É importante destacar que especialmente a ascensão chinesa, puxando o crescimento de grande parte do Sul Global (e também de países do Norte Global, como a exportadora Alemanha) diminuiu a dependência econômica em relação aos Estados Unidos e à Europa, reduzindo, portanto, a capacidade de pressão em temas como a Guerra da Ucrânia. Essa maior “autonomia relativa” alimenta também as demandas por reformas nas instituições internacionais, as quais mantém uma distribuição de poder que pouco mudou desde sua criação, fator de grande insatisfação para a maioria dos Estados.

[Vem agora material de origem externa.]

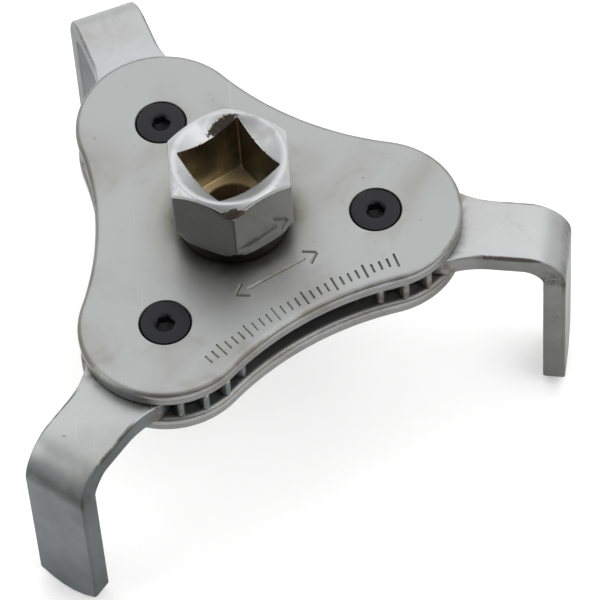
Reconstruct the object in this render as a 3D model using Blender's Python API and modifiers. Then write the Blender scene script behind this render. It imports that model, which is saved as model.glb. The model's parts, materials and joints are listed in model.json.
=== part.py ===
"""Three-jaw, two-way oil filter wrench, modelled at its real size.

A hub with a hexagonal outside and a square drive socket turns a small toothed
wheel held between two three-lobed plates. The wheel meshes with the toothed
root of each jaw, so the three bent jaws swing together about their own pivot
screws, inwards or outwards, whichever way the hub is turned.

Units are metres. +Z runs up the drive axis and z = 0 is the flat lower end of
the hub. +X points from the drive axis to the pivot of jaw_right.
"""

import math

import bmesh
import bpy
from mathutils import Matrix

MM = 0.001

# ---- clearances -----------------------------------------------------------
FIT = 0.3 * MM  # gap left between pieces that touch or turn on each other
OVERCUT = 1.0 * MM  # how far a cutter runs past the face it opens

# ---- the gear train -------------------------------------------------------
MODULE = 1.4143 * MM  # pitch diameter per tooth, common to hub wheel and jaws
WHEEL_TEETH = 15  # divisible by three, so all jaws mesh at the same phase
JAW_TEETH = 20  # teeth of a full circle; the strip takes the place of four
GEAR_PLAY = 1.34 * MM  # backlash on the pitch circle, as loose as the real tool
WHEEL_ADDENDUM = 0.97  # tooth height above the pitch circle, in modules
JAW_ADDENDUM = 0.61  # the same on the jaws, whose teeth are stubbed
PRESSURE_ANGLE = math.radians(20)

# ---- plates ---------------------------------------------------------------
PLATE_THICKNESS = 3.0 * MM
PLATE_MARGIN = 0.2 * MM  # plate beyond the tips of the jaw teeth
WAIST_SINK = 3.3 * MM  # how far each long side is hollowed between the lobes

# ---- jaws -----------------------------------------------------------------
STRIP_THICKNESS = 4.0 * MM
STRIP_WIDTH = 12.3 * MM
LEG_REACH = 33.8 * MM  # pivot axis to the outer face of the leg
LEG_DROP = 36.3 * MM  # top of the strip to the corners of the leg's tip
TIP_BULGE = 2.1 * MM  # how far the middle of the tip stands past its corners
BEND_RADIUS = 3.2 * MM  # inside radius of the bend
NECK_RUN = 7.8 * MM  # length of the hollow fillet from root to strip
NECK_ANGLE = math.radians(32)  # half angle of the root at the tooth tips

# ---- drive hub ------------------------------------------------------------
SQUARE = 12.8 * MM  # square socket for a half-inch drive
SOCKET_WALL = 1.27 * MM  # corner of the square to a hexagon flat
SOCKET_DEPTH = 14.2 * MM
MOUTH_MARGIN = 0.9 * MM  # hexagon flat to the edge of the countersunk mouth
MOUTH_DEPTH = 2.0 * MM
HEX_HEIGHT = 14.0 * MM
HEX_CHAMFER = 1.8 * MM  # height of the chamfer at the hexagon's corners
HEX_FOOT_CHAMFER = 0.5 * MM
COLLAR_HEIGHT = 3.2 * MM  # turned shoulder between the plate and the hexagon
COLLAR_STEP = 0.35 * MM  # collar inside the hexagon's flats
PILOT_DEPTH = 8.0 * MM  # blind hole in the floor of the socket
PILOT_WALL = 0.95 * MM  # metal between the pilot hole and the keyed section
GEAR_WEB = 0.9 * MM  # metal between the wheel's bore corners and its teeth
JOURNAL_STEP = 0.15 * MM  # upper journal outside the corners of the key
KEY_STEP = 0.2 * MM  # flats of the key outside the lower journal

# ---- retaining ring under the lower plate ---------------------------------
RING_THICKNESS = 1.0 * MM
RING_WIDTH = 2.2 * MM
GROOVE_DEPTH = 0.8 * MM
GROOVE_SHOULDER = 0.8 * MM  # hub below the groove
RING_GAP_ANGLE = math.radians(26)  # half angle of the ring's opening
LUG_RADIUS = 1.9 * MM
LUG_HOLE_RADIUS = 0.75 * MM

# ---- pivot screws and spacers ---------------------------------------------
SCREW_RADIUS = 2.5 * MM
SCREW_HEAD_RADIUS = 4.3 * MM
SCREW_HEAD_RIM = 0.3 * MM  # straight edge of the countersunk head
SCREW_RECESS = 0.1 * MM  # head below the face of the plate
SCREW_STANDOUT = 0.3 * MM  # thread end past the lower plate
KEY_ACROSS_FLATS = 3.0 * MM  # hexagon key recess
KEY_DEPTH = 2.2 * MM
SPACER_WALL = 1.4 * MM

# ---- how the pieces stand at rest -----------------------------------------
HEX_CORNER_AT = math.radians(-87.5)  # direction of one hexagon corner
SQUARE_CORNER_AT = math.radians(-101.5)  # direction of one socket corner
JAWS = (  # name, direction of the pivot, swing of the jaw from straight out
    ("right", 0.0, math.radians(-8.8)),
    ("rear_left", math.radians(120), math.radians(-10.8)),
    ("front_left", math.radians(240), math.radians(-6.8)),
)
MESH_SWING = JAWS[0][2]  # the swing at which the hub wheel is centred in mesh

# ---- levels and radii that follow from the values above -------------------
LOWER_PLATE_Z = GROOVE_SHOULDER + RING_THICKNESS + 2 * FIT
JAW_Z = LOWER_PLATE_Z + PLATE_THICKNESS + FIT
UPPER_PLATE_Z = JAW_Z + STRIP_THICKNESS + FIT
UPPER_FACE_Z = UPPER_PLATE_Z + PLATE_THICKNESS
HEX_Z = UPPER_FACE_Z + FIT + COLLAR_HEIGHT
HUB_TOP_Z = HEX_Z + HEX_HEIGHT
SOCKET_FLOOR_Z = HUB_TOP_Z - SOCKET_DEPTH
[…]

Embora não estejam no núcleo de poder do sistema internacional, os países do Sul Global, organizados em fóruns como o BRICS e a Organização para a Cooperação de Xangai ou organizações como a União Africana e numa miríade de pactos e tratos bilaterais, como, por exemplo, os acordos de comércio em moeda local, para escapar ao predomínio do dólar, se colocam, em toda a sua heterogeneidade de médias potências e países pobres, numa posição de contestação da ordem internacional liderada pelos EUA e seus aliados próximos. E o fazem, com postura realista, operando com os recursos que possuem, num contexto em que são beneficiados pelas mudanças na arquitetura de poder internacional.